Né en 1959, James McMillan [photo] est un compositeur et chef écossais empreint de spiritualité et d’investissement politique. Sa foi lui inspira de très nombreuses œuvres religieuses, dont un Magnificat (1999) et plusieurs messes, mais aussi des opéras, des symphonies et de la musique de chambre. Sa facture, pour contemporaine qu’elle soit, reste tout à fait abordable et fort contrastée, alternant magnificence et intimité, héritée de la tradition anglaise de Taverner à Britten [lire notre chronique du 4 février 2006]. En 1999, à l’occasion de la reconstitution du Parlement Écossais, McMillan a composé une fanfare pour l’arrivée d’Elizabeth II à la nouvelle Chambre.

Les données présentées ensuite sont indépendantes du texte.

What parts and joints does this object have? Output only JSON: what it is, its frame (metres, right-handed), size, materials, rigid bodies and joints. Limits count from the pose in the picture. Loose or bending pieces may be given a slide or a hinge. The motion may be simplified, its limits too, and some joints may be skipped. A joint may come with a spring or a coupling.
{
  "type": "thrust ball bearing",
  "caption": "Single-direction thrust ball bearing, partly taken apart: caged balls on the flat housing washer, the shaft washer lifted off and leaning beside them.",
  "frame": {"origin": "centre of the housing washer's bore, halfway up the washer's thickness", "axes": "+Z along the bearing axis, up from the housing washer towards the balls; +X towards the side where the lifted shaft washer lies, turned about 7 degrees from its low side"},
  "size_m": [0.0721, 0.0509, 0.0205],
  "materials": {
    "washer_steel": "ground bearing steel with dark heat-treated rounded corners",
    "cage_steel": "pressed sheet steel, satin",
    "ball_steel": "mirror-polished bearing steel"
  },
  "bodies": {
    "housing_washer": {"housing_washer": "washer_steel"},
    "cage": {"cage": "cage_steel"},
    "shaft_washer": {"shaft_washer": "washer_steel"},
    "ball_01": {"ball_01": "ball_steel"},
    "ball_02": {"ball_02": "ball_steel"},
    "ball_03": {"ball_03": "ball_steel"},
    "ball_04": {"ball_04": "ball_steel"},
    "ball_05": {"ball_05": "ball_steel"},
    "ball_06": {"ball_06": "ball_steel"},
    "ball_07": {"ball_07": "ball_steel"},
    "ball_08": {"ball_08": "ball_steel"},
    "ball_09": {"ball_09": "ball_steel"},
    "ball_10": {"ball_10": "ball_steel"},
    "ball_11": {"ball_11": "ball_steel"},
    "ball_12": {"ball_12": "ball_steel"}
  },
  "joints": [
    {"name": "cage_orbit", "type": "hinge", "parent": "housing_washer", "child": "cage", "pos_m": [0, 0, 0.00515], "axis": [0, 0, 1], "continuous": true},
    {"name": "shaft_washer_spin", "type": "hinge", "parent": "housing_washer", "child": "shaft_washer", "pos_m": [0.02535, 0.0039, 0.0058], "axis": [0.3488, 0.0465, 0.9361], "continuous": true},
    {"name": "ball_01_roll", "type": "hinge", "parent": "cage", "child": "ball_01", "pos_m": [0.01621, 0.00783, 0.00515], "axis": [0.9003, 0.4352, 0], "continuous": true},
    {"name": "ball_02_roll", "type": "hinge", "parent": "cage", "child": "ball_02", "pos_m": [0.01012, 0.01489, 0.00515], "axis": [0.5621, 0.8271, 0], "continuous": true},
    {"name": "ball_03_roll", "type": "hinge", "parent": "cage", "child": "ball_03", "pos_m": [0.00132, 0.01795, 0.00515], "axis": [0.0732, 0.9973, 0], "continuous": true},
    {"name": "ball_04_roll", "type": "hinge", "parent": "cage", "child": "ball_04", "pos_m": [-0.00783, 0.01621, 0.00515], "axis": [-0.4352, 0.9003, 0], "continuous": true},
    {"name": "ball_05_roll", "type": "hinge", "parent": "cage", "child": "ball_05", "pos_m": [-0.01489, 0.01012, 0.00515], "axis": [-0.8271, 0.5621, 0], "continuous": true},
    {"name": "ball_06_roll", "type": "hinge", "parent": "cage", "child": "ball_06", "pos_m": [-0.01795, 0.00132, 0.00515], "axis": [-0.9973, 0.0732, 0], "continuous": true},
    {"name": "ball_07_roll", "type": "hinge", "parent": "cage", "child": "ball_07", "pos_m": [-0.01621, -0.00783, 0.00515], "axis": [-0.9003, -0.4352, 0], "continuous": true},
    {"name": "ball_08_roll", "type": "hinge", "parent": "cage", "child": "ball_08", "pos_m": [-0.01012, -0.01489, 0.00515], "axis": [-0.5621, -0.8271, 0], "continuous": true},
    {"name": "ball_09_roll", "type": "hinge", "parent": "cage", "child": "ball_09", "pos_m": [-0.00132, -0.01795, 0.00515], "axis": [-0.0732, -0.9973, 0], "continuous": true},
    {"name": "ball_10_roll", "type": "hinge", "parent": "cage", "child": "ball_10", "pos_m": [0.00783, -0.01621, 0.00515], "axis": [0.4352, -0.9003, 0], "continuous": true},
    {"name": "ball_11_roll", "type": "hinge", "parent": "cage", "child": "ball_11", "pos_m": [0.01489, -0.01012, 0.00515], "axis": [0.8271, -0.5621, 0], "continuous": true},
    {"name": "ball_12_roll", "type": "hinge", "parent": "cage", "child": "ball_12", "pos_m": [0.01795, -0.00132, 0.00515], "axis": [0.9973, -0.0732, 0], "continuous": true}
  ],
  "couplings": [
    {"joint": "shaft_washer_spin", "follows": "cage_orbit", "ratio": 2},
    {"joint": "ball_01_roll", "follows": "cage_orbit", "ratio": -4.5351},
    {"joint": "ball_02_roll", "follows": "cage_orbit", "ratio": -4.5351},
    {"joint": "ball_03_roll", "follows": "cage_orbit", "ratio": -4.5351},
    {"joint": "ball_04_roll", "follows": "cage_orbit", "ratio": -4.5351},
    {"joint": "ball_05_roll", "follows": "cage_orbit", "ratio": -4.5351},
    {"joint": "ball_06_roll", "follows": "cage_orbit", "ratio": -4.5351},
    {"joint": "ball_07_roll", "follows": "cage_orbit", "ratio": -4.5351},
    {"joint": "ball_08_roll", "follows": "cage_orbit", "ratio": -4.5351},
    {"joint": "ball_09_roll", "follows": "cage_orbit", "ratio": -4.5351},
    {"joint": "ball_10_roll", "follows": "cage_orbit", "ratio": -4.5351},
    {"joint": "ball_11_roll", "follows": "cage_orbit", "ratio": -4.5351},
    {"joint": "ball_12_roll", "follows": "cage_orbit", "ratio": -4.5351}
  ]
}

John Nelson a choisi de faire découvrir un Credo de ce créateur peu joué en France et qu’il connaît bien. Créée en 2012, cette œuvre puissante d’une vingtaine de minutes est constituée de trois mouvements croissant en durée et correspondant à la Sainte Trinité (Père, Fils et Saint Esprit). Dans cet espace liturgique exceptionnel, l’exécution est enthousiasmante.

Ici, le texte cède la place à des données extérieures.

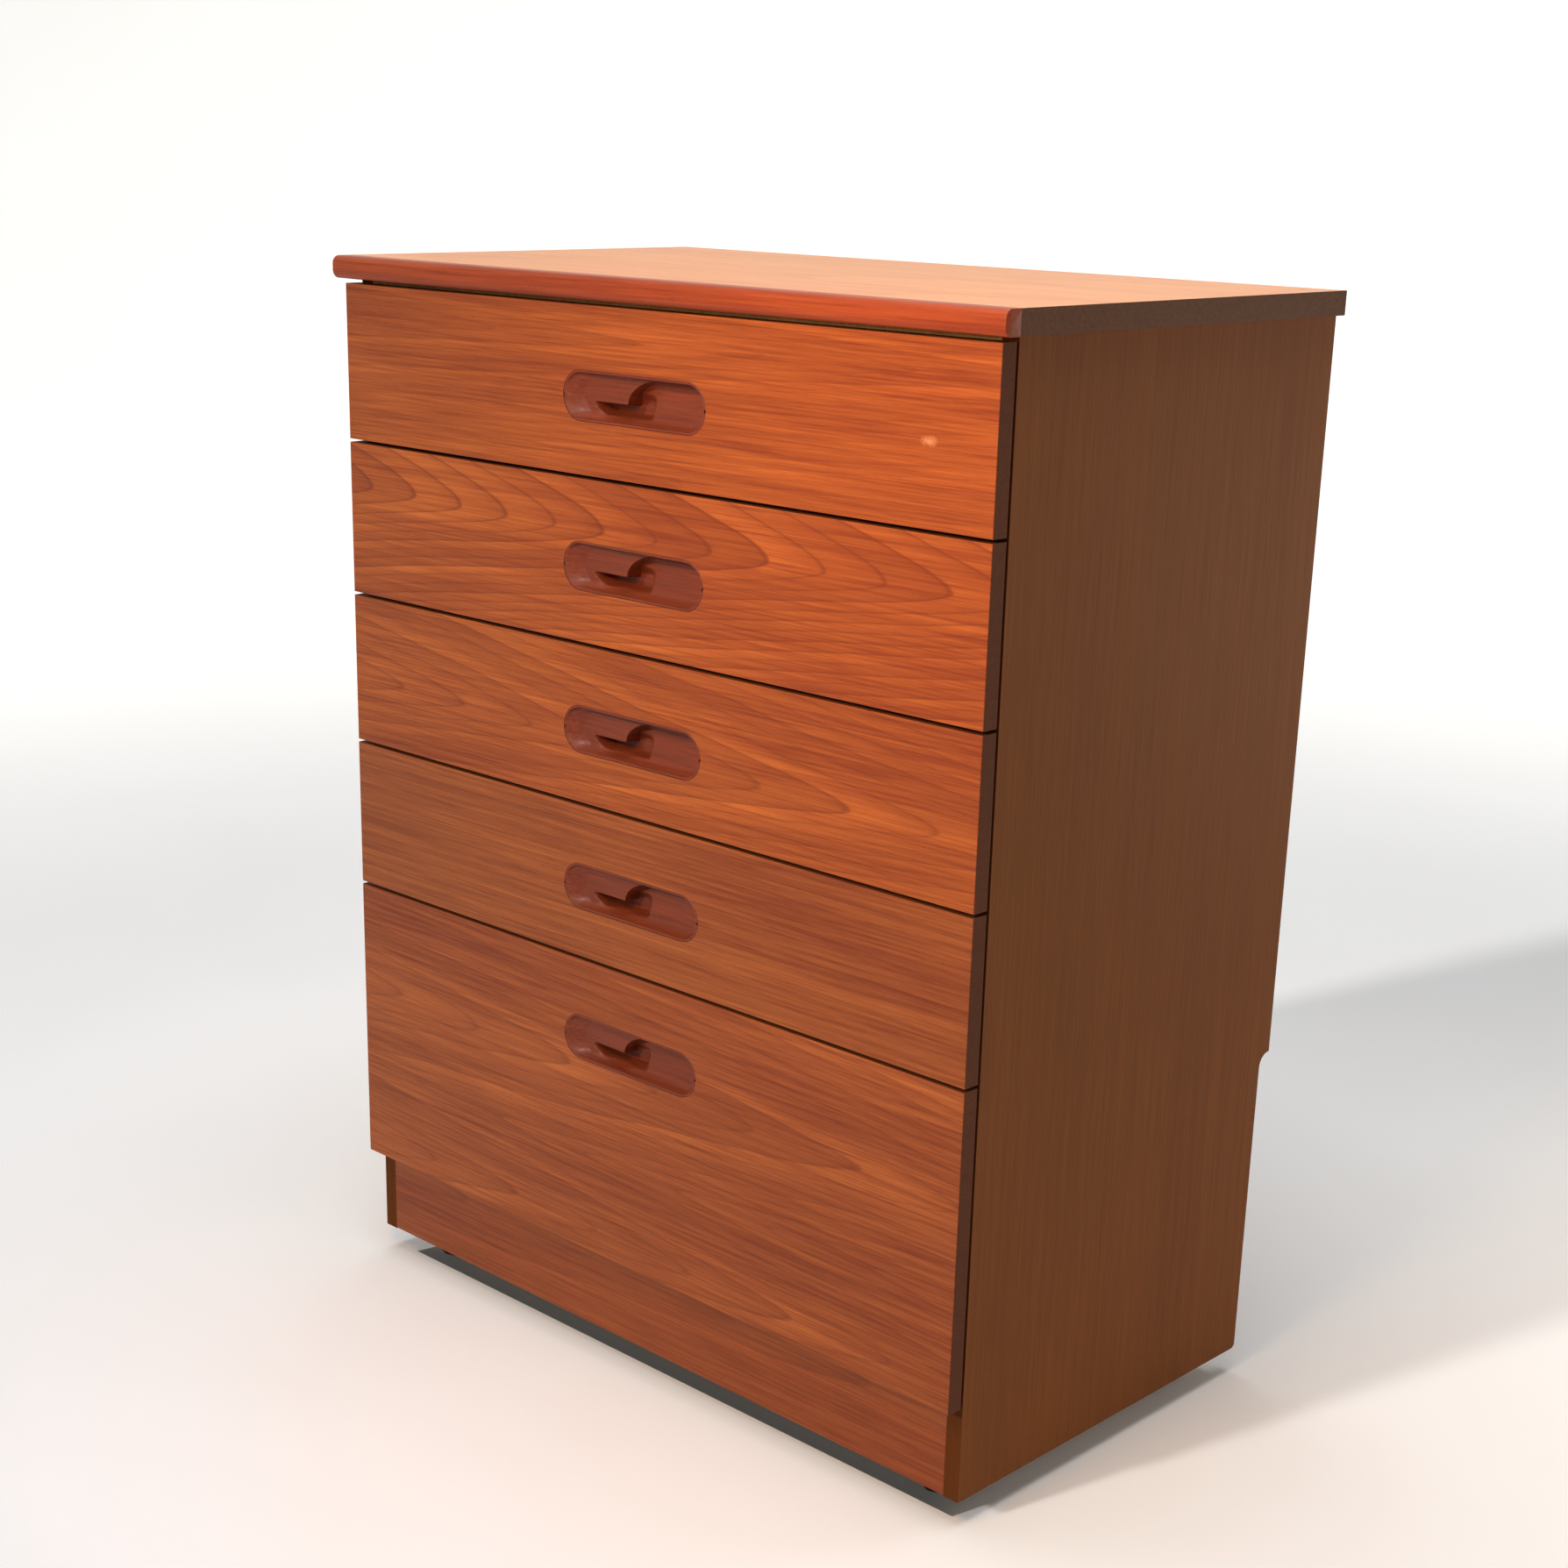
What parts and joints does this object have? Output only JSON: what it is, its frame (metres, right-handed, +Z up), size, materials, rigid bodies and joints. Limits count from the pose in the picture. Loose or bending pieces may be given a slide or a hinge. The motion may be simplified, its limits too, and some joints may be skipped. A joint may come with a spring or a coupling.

La Messe de Requiem en ré mineur Op.48 fut composée à la fin de la vie de Fauré, à l’occasion de l’enterrement d’un paroissien de l’église de la Madeleine où le compositeur tenait la chaire d’orgue. Il ne s’agit donc pas d’un hommage à une personnalité marquante mais plus d’une réflexion de l’auteur au crépuscule de sa vie. Aux antipodes de la mode opératique des Requiem de Berlioz ou de Verdi qui régnait alors, Fauré conçut une œuvre tendre et intimiste à l’émotion vibrante, sans l’habituel Dies Irae fracassant et tumultueux, pour s’achever sur un In Paradisum libératoire mais serein.

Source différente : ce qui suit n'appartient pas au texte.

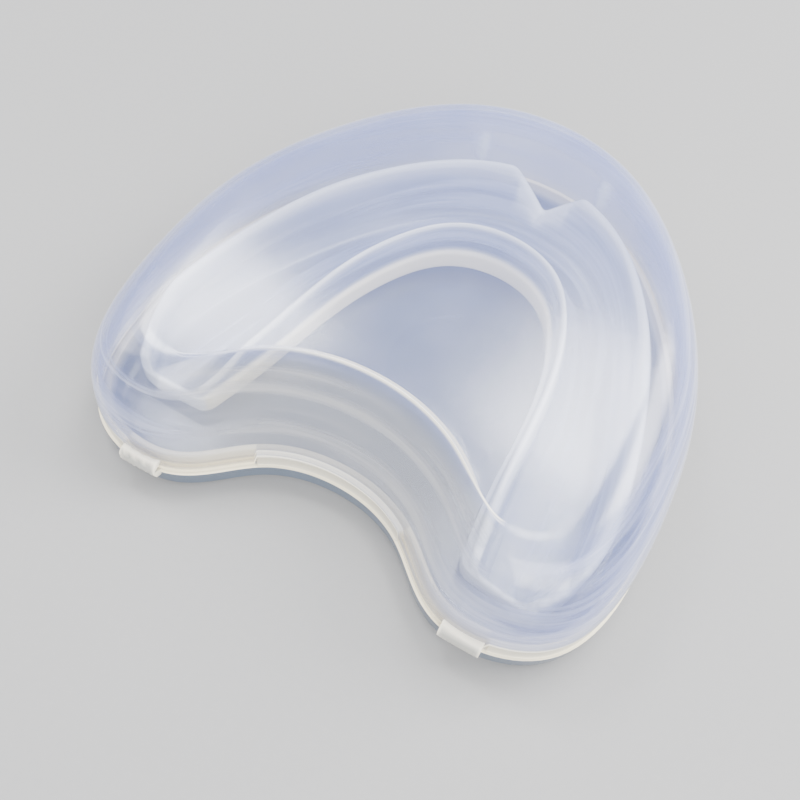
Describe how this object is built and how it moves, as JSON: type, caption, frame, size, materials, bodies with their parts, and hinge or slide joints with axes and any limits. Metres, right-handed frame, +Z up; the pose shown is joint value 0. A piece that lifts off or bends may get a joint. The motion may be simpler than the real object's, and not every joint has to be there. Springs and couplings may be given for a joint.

La vision de Nelson peut apparaître un peu trop violente et grandiose pour certains, mais à la fois recueillie et radieuse. Cette conception se défend d’autant plus que le lieu le permet et que le chef respecte l’effectif chambriste, son équilibre avec les chœurs et la délicate maîtrise et l’intervention des deux solistes. Matthew Brook est pétri d’humanité et s’inscrit dans la conception complexe de Nelson. Ses interventions sont probantes sans provoquer l’effroi menaçant de certains chanteurs trop théâtraux. Ce baryton-basse se produit dans le monde entier sous la direction des baguettes les plus réputés, comme Gardiner, Hickox, Mackerras ou Rousset. Pour le Pie Jesu, le choix d’un soprano issu de la Maîtrise de Notre-Dame de Paris est judicieux, surtout quand elle a une aussi jolie voix et qu’elle chante juste. Ce moment d’une extrême spiritualité est souvent mal servi par des soprani trop lyriques qui en affaiblissent le côté ineffable et innocent. Ici, pas de problème, l’émotion extrême et le trac de la jeune soliste attirent définitivement la sympathie.

Une grande et belle soirée fêtée par un public comblé, venu en nombre et qui patienta plusieurs heures avant de pouvoir assister au concert, comme on voudrait en voir programmer encore beaucoup d’autres.